# Objective:
Can you pull out each line of the data below that includes the word "slide"?

# Information supplied:
******
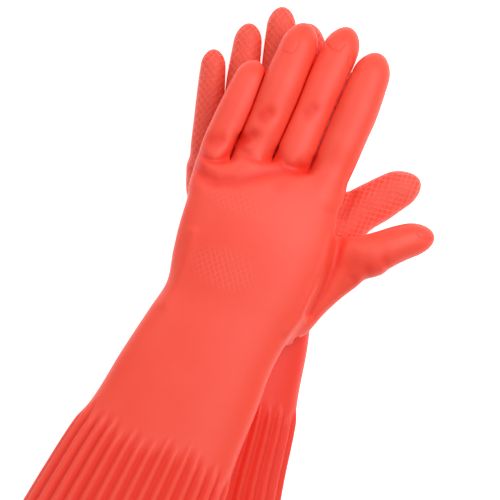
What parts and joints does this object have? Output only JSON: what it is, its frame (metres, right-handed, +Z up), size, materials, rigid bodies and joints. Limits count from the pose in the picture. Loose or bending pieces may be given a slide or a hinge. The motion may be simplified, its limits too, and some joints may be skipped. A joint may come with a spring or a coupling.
{
  "type": "rubber gloves",
  "caption": "pair of long household rubber gloves with pleated, flared cuffs and a flock lining, the left one lying on the right one, palm to palm, with bending fingers and wrists",
  "frame": {"origin": "centre of the pair's outline, on the surface it lies on", "axes": "+Y along the gloves towards the fingertips, +Z up from the surface, +X across towards the thumbs"},
  "size_m": [0.206, 0.3832, 0.083],
  "materials": {
    "latex": "soft satin",
    "flock": "matte cotton flock"
  },
  "bodies": {
    "right_palm": {"right_hand": "latex", "right_hand_lining": "flock", "right_wrist_band": "latex", "right_thumb_knuckle": "latex", "right_index_knuckle": "latex", "right_middle_knuckle": "latex", "right_ring_knuckle": "latex", "right_little_knuckle": "latex"},
    "right_forearm": {"right_sleeve": "latex", "right_sleeve_lining": "flock", "right_cuff": "latex", "right_cuff_bead": "latex"},
    "right_thumb_root": {"right_thumb_base": "latex", "right_thumb_joint": "latex"},
    "right_thumb_end": {"right_thumb_tip": "latex"},
    "right_index_root": {"right_index_base": "latex", "right_index_joint": "latex"},
    "right_index_end": {"right_index_tip": "latex"},
    "right_middle_root": {"right_middle_base": "latex", "right_middle_joint": "latex"},
    "right_middle_end": {"right_middle_tip": "latex"},
    "right_ring_root": {"right_ring_base": "latex", "right_ring_joint": "latex"},
    "right_ring_end": {"right_ring_tip": "latex"},
    "right_little_root": {"right_little_base": "latex", "right_little_joint": "latex"},
    "right_little_end": {"right_little_tip": "latex"},
    "left_palm": {"left_hand": "latex", "left_hand_lining": "flock", "left_wrist_band": "latex", "left_thumb_knuckle": "latex", "left_index_knuckle": "latex", "left_middle_knuckle": "latex", "left_ring_knuckle": "latex", "left_little_knuckle": "latex"},
    "left_forearm": {"left_sleeve": "latex", "left_sleeve_lining": "flock", "left_cuff": "latex", "left_cuff_bead": "latex"},
    "left_thumb_root": {"left_thumb_base": "latex", "left_thumb_joint": "latex"},
    "left_thumb_end": {"left_thumb_tip": "latex"},
    "left_index_root": {"left_index_base": "latex", "left_index_joint": "latex"},
    "left_index_end": {"left_index_tip": "latex"},
    "left_middle_root": {"left_middle_base": "latex", "left_middle_joint": "latex"},
    "left_middle_end": {"left_middle_tip": "latex"},
    "left_ring_root": {"left_ring_base": "latex", "left_ring_joint": "latex"},
    "left_ring_end": {"left_ring_tip": "latex"},
    "left_little_root": {"left_little_base": "latex", "left_little_joint": "latex"},
    "left_little_end": {"left_little_tip": "latex"}
  },
  "joints": [
    {"name": "left_glove_lift", "type": "slide", "parent": "right_palm", "child": "left_palm", "axis": [0, 0, 1], "range_m": [0, 0.15]},
    {"name": "right_wrist_fold", "type": "hinge", "parent": "right_palm", "child": "right_forearm", "pos_m": [-0.00071, 0.00563, 0.0143], "axis": [0.989, 0.1478, 0], "range_deg": [0, 45], "stiffness_Nm_per_rad": 0.12, "deforming": ["right_wrist_band"]},
    {"name": "right_thumb_knuckle_bend", "type": "hinge", "parent": "right_palm", "child": "right_thumb_root", "pos_m": [0.05044, 0.0713, 0.0173], "axis": [0.7071, -0.7071, 0], "range_deg": [-45, 45], "stiffness_Nm_per_rad": 0.06, "deforming": ["right_thumb_knuckle"]},
    {"name": "right_thumb_tip_bend", "type": "hinge", "parent": "right_thumb_root", "child": "right_thumb_end", "pos_m": [0.0668, 0.08766, 0.0173], "axis": [0.7071, -0.7071, 0], "range_deg": [-45, 45], "stiffness_Nm_per_rad": 0.04, "deforming": ["right_thumb_joint"]},
    {"name": "right_index_knuckle_bend", "type": "hinge", "parent": "right_palm", "child": "right_index_root", "pos_m": [0.00705, 0.12796, 0.0108], "axis": [0.9681, 0.2504, 0], "range_deg": [-75, 5], "stiffness_Nm_per_rad": 0.06, "deforming": ["right_index_knuckle"]},
    {"name": "right_index_tip_bend", "type": "hinge", "parent": "right_index_root", "child": "right_index_end", "pos_m": [0.00027, 0.1542, 0.0108], "axis": [0.9681, 0.2504, 0], "range_deg": [-70, 12], "stiffness_Nm_per_rad": 0.04, "deforming": ["right_index_joint"]},
    {"name": "right_middle_knuckle_bend", "type": "hinge", "parent": "right_palm", "child": "right_middle_root", "pos_m": [-0.01725, 0.12488, 0.0108], "axis": [0.9781, 0.2079, 0], "range_deg": [-75, 0], "stiffness_Nm_per_rad": 0.06, "deforming": ["right_middle_knuckle"]},
    {"name": "right_middle_tip_bend", "type": "hinge", "parent": "right_middle_root", "child": "right_middle_end", "pos_m": [-0.02361, 0.15481, 0.0108], "axis": [0.9781, 0.2079, 0], "range_deg": [-70, 20], "stiffness_Nm_per_rad": 0.04, "deforming": ["right_middle_joint"]},
    {"name": "right_ring_knuckle_bend", "type": "hinge", "parent": "right_palm", "child": "right_ring_root", "pos_m": [-0.03913, 0.11319, 0.0108], "axis": [0.989, 0.1478, 0], "range_deg": [-75, 0], "stiffness_Nm_per_rad": 0.06, "deforming": ["right_ring_knuckle"]},
    {"name": "right_ring_tip_bend", "type": "hinge", "parent": "right_ring_root", "child": "right_ring_end", "pos_m": [-0.04341, 0.14182, 0.0108], "axis": [0.989, 0.1478, 0], "range_deg": [-70, 40], "stiffness_Nm_per_rad": 0.04, "deforming": ["right_ring_joint"]},
    {"name": "right_little_knuckle_bend", "type": "hinge", "parent": "right_palm", "child": "right_little_root", "pos_m": [-0.05592, 0.09458, 0.0108], "axis": [0.9863, 0.165, 0], "range_deg": [-75, 45], "stiffness_Nm_per_rad": 0.06, "deforming": ["right_little_knuckle"]},
    {"name": "right_little_tip_bend", "type": "hinge", "parent": "right_little_root", "child": "right_little_end", "pos_m": [-0.06036, 0.12108, 0.0108], "axis": [0.9863, 0.165, 0], "range_deg": [-70, 60], "stiffness_Nm_per_rad": 0.04, "deforming": ["right_little_joint"]},
    {"name": "left_wrist_fold", "type": "hinge", "parent": "left_palm", "child": "left_forearm", "pos_m": [-0.01108, -0.00815, 0.0485], "axis": [0.989, -0.1478, 0], "range_deg": [-45, 0], "stiffness_Nm_per_rad": 0.12, "deforming": ["left_wrist_band"]},
    {"name": "left_thumb_knuckle_bend", "type": "hinge", "parent": "left_palm", "child": "left_thumb_root", "pos_m": [0.05128, 0.0423, 0.04281], "axis": [0.552, -0.8331, 0.0337], "range_deg": [-45, 45], "stiffness_Nm_per_rad": 0.06, "deforming": ["left_thumb_knuckle"]},
    {"name": "left_thumb_tip_bend", "type": "hinge", "parent": "left_thumb_root", "child": "left_thumb_end", "pos_m": [0.07557, 0.05836, 0.04193], "axis": [0.552, -0.8331, 0.0337], "range_deg": [-45, 45], "stiffness_Nm_per_rad": 0.04, "deforming": ["left_thumb_joint"]},
    {"name": "left_index_knuckle_bend", "type": "hinge", "parent": "left_palm", "child": "left_index_root", "pos_m": [0.02857, 0.10786, 0.03952], "axis": [0.9928, -0.1202, -0.0013], "range_deg": [-20, 75], "stiffness_Nm_per_rad": 0.06, "deforming": ["left_index_knuckle"]},
    {"name": "left_index_tip_bend", "type": "hinge", "parent": "left_index_root", "child": "left_index_end", "pos_m": [0.03218, 0.13773, 0.03816], "axis": [0.9928, -0.1202, -0.0013], "range_deg": [-45, 70], "stiffness_Nm_per_rad": 0.04, "deforming": ["left_index_joint"]},
    {"name": "left_middle_knuckle_bend", "type": "hinge", "parent": "left_palm", "child": "left_middle_root", "pos_m": [0.00384, 0.112, 0.0395], "axis": [0.9936, -0.1132, -0.0016], "range_deg": [0, 75], "stiffness_Nm_per_rad": 0.06, "deforming": ["left_middle_knuckle"]},
    {"name": "left_middle_tip_bend", "type": "hinge", "parent": "left_middle_root", "child": "left_middle_end", "pos_m": [0.00776, 0.14642, 0.03793], "axis": [0.9936, -0.1132, -0.0016], "range_deg": [-12, 70], "stiffness_Nm_per_rad": 0.04, "deforming": ["left_middle_joint"]},
    {"name": "left_ring_knuckle_bend", "type": "hinge", "parent": "left_palm", "child": "left_ring_root", "pos_m": [-0.0211, 0.10743, 0.03987], "axis": [0.9936, -0.1132, -0.0016], "range_deg": [0, 75], "stiffness_Nm_per_rad": 0.06, "deforming": ["left_ring_knuckle"]},
    {"name": "left_ring_tip_bend", "type": "hinge", "parent": "left_ring_root", "child": "left_ring_end", "pos_m": [-0.01727, 0.14107, 0.03834], "axis": [0.9936, -0.1132, -0.0016], "range_deg": [-8, 70], "stiffness_Nm_per_rad": 0.04, "deforming": ["left_ring_joint"]},
    {"name": "left_little_knuckle_bend", "type": "hinge", "parent": "left_palm", "child": "left_little_root", "pos_m": [-0.04529, 0.09519, 0.04059], "axis": [0.9877, -0.1564, 0.0004], "range_deg": [-10, 75], "stiffness_Nm_per_rad": 0.06, "deforming": ["left_little_knuckle"]},
    {"name": "left_little_tip_bend", "type": "hinge", "parent": "left_little_root", "child": "left_little_end", "pos_m": [-0.04145, 0.11946, 0.03947], "axis": [0.9877, -0.1564, 0.0004], "range_deg": [-25, 70], "stiffness_Nm_per_rad": 0.04, "deforming": ["left_little_joint"]}
  ]
}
******
# Task result:
What parts and joints does this object have? Output only JSON: what it is, its frame (metres, right-handed, +Z up), size, materials, rigid bodies and joints. Limits count from the pose in the picture. Loose or bending pieces may be given a slide or a hinge. The motion may be simplified, its limits too, and some joints may be skipped. A joint may come with a spring or a coupling.
    {"name": "left_glove_lift", "type": "slide", "parent": "right_palm", "child": "left_palm", "axis": [0, 0, 1], "range_m": [0, 0.15]},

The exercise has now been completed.